> GIVEN REQUEST
Give the count of lines holding the string "object" and nothing else.

> RECORDED DATA
= = = = = = =

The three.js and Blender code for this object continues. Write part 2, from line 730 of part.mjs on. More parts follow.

= = = = = = =

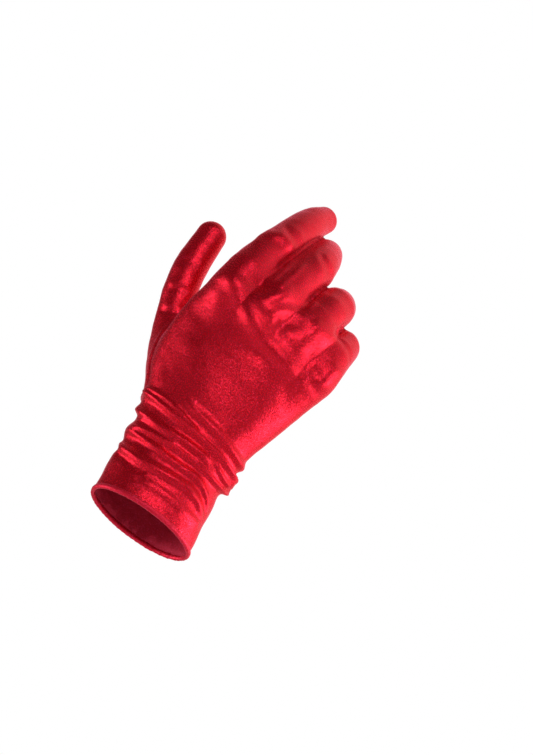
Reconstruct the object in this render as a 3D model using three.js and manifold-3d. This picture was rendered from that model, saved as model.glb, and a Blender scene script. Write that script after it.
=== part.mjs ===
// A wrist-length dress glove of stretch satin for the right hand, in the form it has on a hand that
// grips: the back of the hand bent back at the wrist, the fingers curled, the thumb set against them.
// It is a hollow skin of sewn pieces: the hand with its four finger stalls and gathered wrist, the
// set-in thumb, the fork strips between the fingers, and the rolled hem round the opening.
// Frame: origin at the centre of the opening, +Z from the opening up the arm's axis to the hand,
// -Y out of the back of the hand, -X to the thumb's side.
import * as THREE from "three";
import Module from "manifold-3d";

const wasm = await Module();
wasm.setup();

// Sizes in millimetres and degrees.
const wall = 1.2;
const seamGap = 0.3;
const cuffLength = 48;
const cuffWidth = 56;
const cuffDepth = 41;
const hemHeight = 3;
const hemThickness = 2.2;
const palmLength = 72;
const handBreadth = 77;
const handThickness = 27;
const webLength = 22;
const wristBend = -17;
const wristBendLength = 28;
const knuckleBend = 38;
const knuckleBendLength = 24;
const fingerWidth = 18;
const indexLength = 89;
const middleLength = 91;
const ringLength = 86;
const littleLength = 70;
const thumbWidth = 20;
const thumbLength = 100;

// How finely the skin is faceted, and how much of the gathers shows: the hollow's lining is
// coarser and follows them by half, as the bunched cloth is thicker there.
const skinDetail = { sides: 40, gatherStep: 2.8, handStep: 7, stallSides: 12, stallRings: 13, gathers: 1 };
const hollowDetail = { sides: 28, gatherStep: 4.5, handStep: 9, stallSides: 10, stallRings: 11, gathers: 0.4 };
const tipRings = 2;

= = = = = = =

> RESPONSE TO THE EXERCISE
2